_YOUR INSTRUCTIONS_: Print exactly the part opening with the line containing "bowl_body();" and closing with the line containing "obj.matrix_world = world", with both of those lines included.

_PROVIDED DATA_:
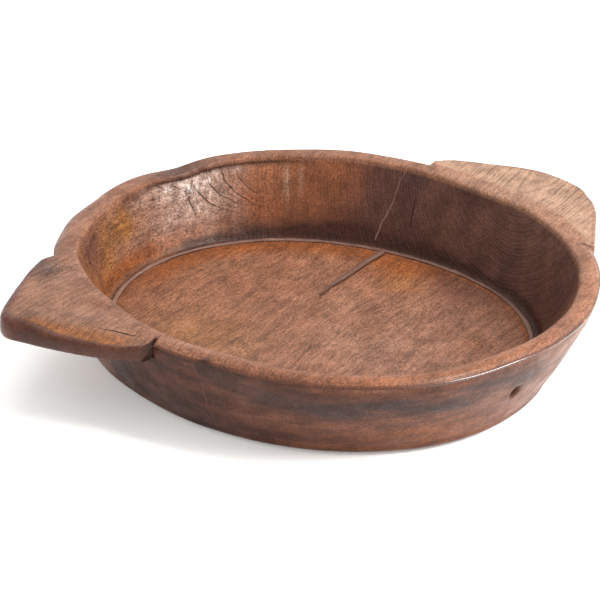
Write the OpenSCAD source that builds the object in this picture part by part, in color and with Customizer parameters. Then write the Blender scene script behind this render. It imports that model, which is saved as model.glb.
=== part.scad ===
// Carved wooden bowl with two lug handles.
// One log was hollowed into an oval bowl. Two opposite corners of the squared
// blank were left on as flat lugs, level with the rim. A split in the wood and
// the foot of the wall were stopped with putty.
// Origin: middle of the flat foot. +X runs from the left lug to the right lug.

/* [Rim] */
// Mean radius of the rim's outer edge
rim_radius = 188.5; // [150:0.5:240]
// How much the long half-axis exceeds the mean radius
rim_oval = 13.5; // [0:0.5:18]
// Direction of the long axis
rim_oval_turn = 102; // [0:1:180]
// How far the outline leans towards a square
rim_square = 2; // [0:0.2:4]
// Direction of one of the four soft corners
rim_square_turn = 80; // [0:1:90]
// Mean height of the rim above the foot
rim_height = 68.5; // [55:0.5:90]
// Tilt of the rim, the height gained on its high side
rim_tilt = 1.5; // [0:0.5:6]
// Direction of the high side
rim_tilt_turn = 334; // [0:1:360]
// Height of the rim's slow wave
rim_wave = 1; // [0:0.5:4]
// Direction of one of the three crests of the wave
rim_wave_turn = 48; // [0:1:120]
// Mean thickness of the wall at the rim
rim_thick = 16.5; // [12:0.5:20]
// How much thicker the wall is on its thick side
rim_thick_gain = 2; // [0:0.5:4]
// Direction of the thick side
rim_thick_turn = 92; // [0:1:360]
// Height of the bevelled rim edge
rim_bevel = 3.5; // [2.5:0.5:8]

/* [Foot and floor] */
// Mean radius of the outer wall at the foot
foot_radius = 158; // [125:0.5:200]
// How much the foot's long half-axis exceeds its mean radius
foot_oval = 13; // [0:0.5:18]
// Direction of the foot's long axis
foot_oval_turn = 109; // [0:1:180]
// Fullness of the outer wall, 1 is a straight slope
wall_belly = 1.25; // [1:0.05:1.8]
// Softened edge of the foot
foot_round = 7; // [3:1:12]
// Mean radius of the floor at the foot of the inner wall
floor_radius = 146.5; // [115:0.5:160]
// How much the floor's long half-axis exceeds its mean radius
floor_oval = 13.5; // [0:0.5:18]
// Direction of the floor's long axis
floor_oval_turn = 117; // [0:1:180]
// Thickness of the floor
floor_thick = 13; // [10:0.5:18]

/* [Lugs] */
// Thickness of a lug where it joins the wall
lug_thick = 13; // [10:0.5:18]
// Thickness of the left lug at its tip
left_tip_thick = 14.5; // [8:0.5:16]
// Thickness of the right lug at its tip
right_tip_thick = 10.5; // [8:0.5:16]
// How much higher a lug stands at its tip than at its root
lug_rise = 1.5; // [0:0.5:4]
// Softened edge of a lug
lug_edge = 3; // [1:0.5:4]
// Width of the saw cut left at the root of a lug
kerf = 2.6; // [1:0.2:4]

/* [Putty] */
// Width of the bead round the floor
bead_width = 5; // [3:0.5:7]
// How far the bead stands above the floor
bead_rise = 2; // [1:0.25:3]
// Gap between the bead and the foot of the wall
bead_gap = 4; // [2:0.5:6]
// Width of the split where it meets the wall
split_width = 6; // [3:0.5:8]
// Depth of the split in the floor
split_depth = 8; // [4:0.5:10]
// Width of the split in the walls
wall_split_width = 1.8; // [1:0.2:3]

/* [Hidden] */

steps = 72;          // stations round the bowl
proud = 0.4;         // putty stands this far above the wood
blade_depth = 6;     // how deep the wall splits are filled
foot_shift = [-7, 3];      // the foot and the floor lie a little off the rim's middle
floor_shift = [-3, 4.5];

// Corner spots of each lug: x, y, corner radius, share of the way to the tip
left_lug = [
    [-172, 80, 6.5, 0.3], [-197, 56, 6.5, 0.7], [-224.5, 8, 12, 1], [-192, -43.5, 6, 0.7], [-168.5, -62, 4, 0.3],
    [-152, 80, 6.5, 0], [-152, -58, 4, 0]];
right_lug = [
    [152.5, 96, 8.5, 0.3], [190, 48, 17, 0.8], [160, 10, 56.5, 1], [184, -25, 20, 0.8], [169, -71.5, 5, 0.3],
    [142, 88, 7.5, 0], [155, -66, 4.5, 0]];

// The split in the floor: x, y, share of its full width
floor_split = [
    [103, 91, 1], [94, 85, 0.95], [84, 80, 0.9], [74, 75, 0.8], [64, 69, 0.75],
    [53, 63, 0.65], [42, 57, 0.5], [31, 51, 0.35], [24, 46, 0.25], [18, 42, 0.12]];

wood = "#8a5a3c";
putty = "#6f6154";

function rim_r(a) =
    rim_radius + rim_oval * cos(2 * (a - rim_oval_turn)) + rim_square * cos(4 * (a - rim_square_turn));
function rim_z(a) =
    rim_height + rim_tilt * cos(a - rim_tilt_turn) + rim_wave * cos(3 * (a - rim_wave_turn));
function foot_r(a) = foot_radius + foot_oval * cos(2 * (a - foot_oval_turn));
function floor_r(a) = floor_radius + floor_oval * cos(2 * (a - floor_oval_turn));
function inner_top_r(a) = rim_r(a) - rim_thick - rim_thick_gain * cos(a - rim_thick_turn);

// Radius of the outer and the inner wall at a share t of the way from foot to rim
function outer_r(a, t) = foot_r(a) + (rim_r(a) - foot_r(a)) * (1 - pow(1 - t, wall_belly));
function inner_r(a, t) = floor_r(a) + (inner_top_r(a) - floor_r(a)) * t;

function outer_top_z(a) = rim_z(a) - rim_bevel;
function around(a, r, z, shift = [0, 0]) = [r * cos(a) + shift[0], r * sin(a) + shift[1], z];
function outer_point(a, t) = around(a, outer_r(a, t), t * outer_top_z(a), foot_shift * (1 - t));
function inner_point(a, t) =
    around(a, inner_r(a, t), floor_thick + (outer_top_z(a) - floor_thick) * t, floor_shift * (1 - t));

// The bowl's section at angle a, from the flat foot up the outside, over the rim and down to the floor
function section(a) = concat(
    [around(a, outer_r(a, 0) - foot_round, 0, foot_shift),
     around(a, outer_r(a, 0) - 0.3 * foot_round, 0.2 * foot_round, foot_shift)],
    [for (t = [0.1, 0.25, 0.4, 0.6, 0.8, 1]) outer_point(a, t)],
    [around(a, rim_r(a) - 1, rim_z(a) - 0.6 * rim_bevel),
     around(a, rim_r(a) - 6, rim_z(a)),
     around(a, inner_top_r(a) + 3, rim_z(a) - 0.4),
     around(a, inner_top_r(a) + 0.7, rim_z(a) - 2)],
    [for (t = [1, 0.75, 0.5, 0.25, 0.08]) inner_point(a, t)],
    [around(a, floor_r(a) - 1.5, floor_thick, floor_shift)]);

function bead_path_r(a) = floor_r(a) - bead_gap - bead_width / 2;
// The bead's section at angle a, a flattened round half sunk in the floor
function bead_section(a) =
    [for (s = [0:45:315])
        around(a, bead_path_r(a) + bead_width / 2 * cos(s), floor_thick + bead_rise * sin(s), floor_shift)];

// A closed skin over loops of points. wrap joins the last loop to the first.
module skin(loops, wrap = false) {
    count = len(loops[0]);
    last = len(loops) - (wrap ? 1 : 2);
    walls = [for (i = [0:last], j = [0:count - 1])
        let (k = (i + 1) % len(loops), n = (j + 1) % count)
        each [[i * count + j, k * count + j, k * count + n], [i * count + j, k * count + n, i * count + n]]];
    ends = wrap ? [] : [[for (j = [0:count - 1]) j], [for (j = [count - 1:-1:0]) (len(loops) - 1) * count + j]];
    polyhedron([for (loop = loops) each loop], concat(walls, ends));
}

// Loops run level round the bowl, one for each point of the section
module bowl_shell() {
    sections = [for (i = [0:steps - 1]) section(i * 360 / steps)];
    skin([for (k = [0:len(sections[0]) - 1]) [for (s = sections) s[k]]]);
}

module puck(radius, thick) {
    hull() {
        cylinder(r = radius - lug_edge, h = thick, $fn = 32);
        translate([0, 0, lug_edge]) cylinder(r = radius, h = thick - 2 * lug_edge, $fn = 32);
    }
}

// A flat lug whose top keeps level with the rim beside it. It ends in the middle of the wall.
module lug(spots, tip_thick) {
    difference() {
        hull()
            for (s = spots) {
                thick = lug_thick + (tip_thick - lug_thick) * s[3];
                top = rim_z(atan2(s[1], s[0])) - 0.5 + lug_rise * s[3];
                translate([s[0], s[1], top - thick]) puck(s[2], thick);
            }
        linear_extrude(height = 2 * rim_height)
            polygon([for (i = [0:steps - 1])
                let (a = i * 360 / steps, r = rim_r(a) - rim_thick / 2) [r * cos(a), r * sin(a)]]);
    }
}

// Saw cut across the root of a lug, let into the outer wall
module root_kerf(a, turn) {
    translate([rim_r(a) * cos(a), rim_r(a) * sin(a), rim_z(a) - lug_thick - 1])
        rotate([0, 0, turn]) translate([-5, -kerf / 2, 0]) cube([18, kerf, lug_thick + 4]);
}

module bead_ring() {
    skin([for (i = [0:steps - 1]) bead_section(-i * 360 / steps)], wrap = true);
}

module split_post(spot) {
    width = split_width * spot[2];
    translate([spot[0], spot[1], floor_thick - split_depth])
        cylinder(r1 = width / 5, r2 = width / 2, h = split_depth + proud, $fn = 8);
}

module floor_split_cut() {
    for (i = [0:len(floor_split) - 2])
        hull() {
            split_post(floor_split[i]);
            split_post(floor_split[i + 1]);
        }
}

// A thin upright slice of putty. It starts proud of the wall and runs blade_depth into it.
module blade(place, a, inward) {
    translate(place) rotate([0, 0, a])
        translate([inward ? -blade_depth : -proud, -wall_split_width / 2, -0.5])
            cube([blade_depth + proud, wall_split_width, 1]);
}

module back_wall_split() {
    turns = [43.5, 43, 42.5, 42, 41.5, 41, 40.5, 40, 39.5];
    for (i = [0:len(turns) - 2])
        hull()
            for (k = [i, i + 1]) blade(inner_point(turns[k], 0.1 + k / 9), turns[k], false);
}

module front_wall_split() {
    turns = [-143.6, -144.2, -144, -144.8, -144.9, -145.5, -146, -147, -147.6];
    for (i = [0:len(turns) - 2])
        hull()
            for (k = [i, i + 1]) blade(outer_point(turns[k], 0.1 + k / 9), turns[k], true);
}

module bowl_body() {
    color(wood)
        difference() {
            union() {
                bowl_shell();
                lug(left_lug, left_tip_thick);
                lug(right_lug, right_tip_thick);
            }
            root_kerf(-158.5, -158.5 + 8);
            root_kerf(-25, -25 - 8);
            bead_ring();
            floor_split_cut();
            back_wall_split();
            front_wall_split();
        }
}

module floor_edge_bead() {
    color(putty) bead_ring();
}

module floor_split_filler() {
    color(putty)
        difference() {
            floor_split_cut();
            bead_ring();
        }
}

module back_wall_split_filler() {
    color(putty) back_wall_split();
}

module front_wall_split_filler() {
    color(putty) front_wall_split();
}

bowl_body();
floor_edge_bead();
floor_split_filler();
back_wall_split_filler();
front_wall_split_filler();
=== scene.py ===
from functools import partial
import math

import bpy
import numpy as np
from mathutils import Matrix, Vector


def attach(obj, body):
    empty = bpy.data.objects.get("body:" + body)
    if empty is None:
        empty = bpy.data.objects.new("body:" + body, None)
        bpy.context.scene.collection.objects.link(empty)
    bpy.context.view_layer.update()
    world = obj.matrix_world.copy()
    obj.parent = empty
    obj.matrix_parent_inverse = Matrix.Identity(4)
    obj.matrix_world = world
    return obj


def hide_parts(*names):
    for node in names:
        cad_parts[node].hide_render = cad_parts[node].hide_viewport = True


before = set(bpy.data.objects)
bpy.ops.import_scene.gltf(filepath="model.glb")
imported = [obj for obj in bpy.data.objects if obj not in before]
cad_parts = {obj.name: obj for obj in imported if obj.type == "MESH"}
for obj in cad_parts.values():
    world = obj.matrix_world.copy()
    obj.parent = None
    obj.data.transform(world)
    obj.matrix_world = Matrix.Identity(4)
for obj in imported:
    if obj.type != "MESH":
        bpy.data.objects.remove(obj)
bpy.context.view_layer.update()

bl_info = {
    "name": "Carved Wooden Bowl",
    "version": (1, 0, 0),
    "blender": (4, 5, 0),
    "location": "View3D > Sidebar > Bowl",
    "description": "Carves an oval bowl with two lug handles out of one log and stops its splits with putty",
    "category": "Add Mesh",
}

MM = 0.001

# ---------------------------------------------------------------- sizes and colours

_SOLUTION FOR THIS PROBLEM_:
bowl_body();
floor_edge_bead();
floor_split_filler();
back_wall_split_filler();
front_wall_split_filler();
=== scene.py ===
from functools import partial
import math

import bpy
import numpy as np
from mathutils import Matrix, Vector


def attach(obj, body):
    empty = bpy.data.objects.get("body:" + body)
    if empty is None:
        empty = bpy.data.objects.new("body:" + body, None)
        bpy.context.scene.collection.objects.link(empty)
    bpy.context.view_layer.update()
    world = obj.matrix_world.copy()
    obj.parent = empty
    obj.matrix_parent_inverse = Matrix.Identity(4)
    obj.matrix_world = world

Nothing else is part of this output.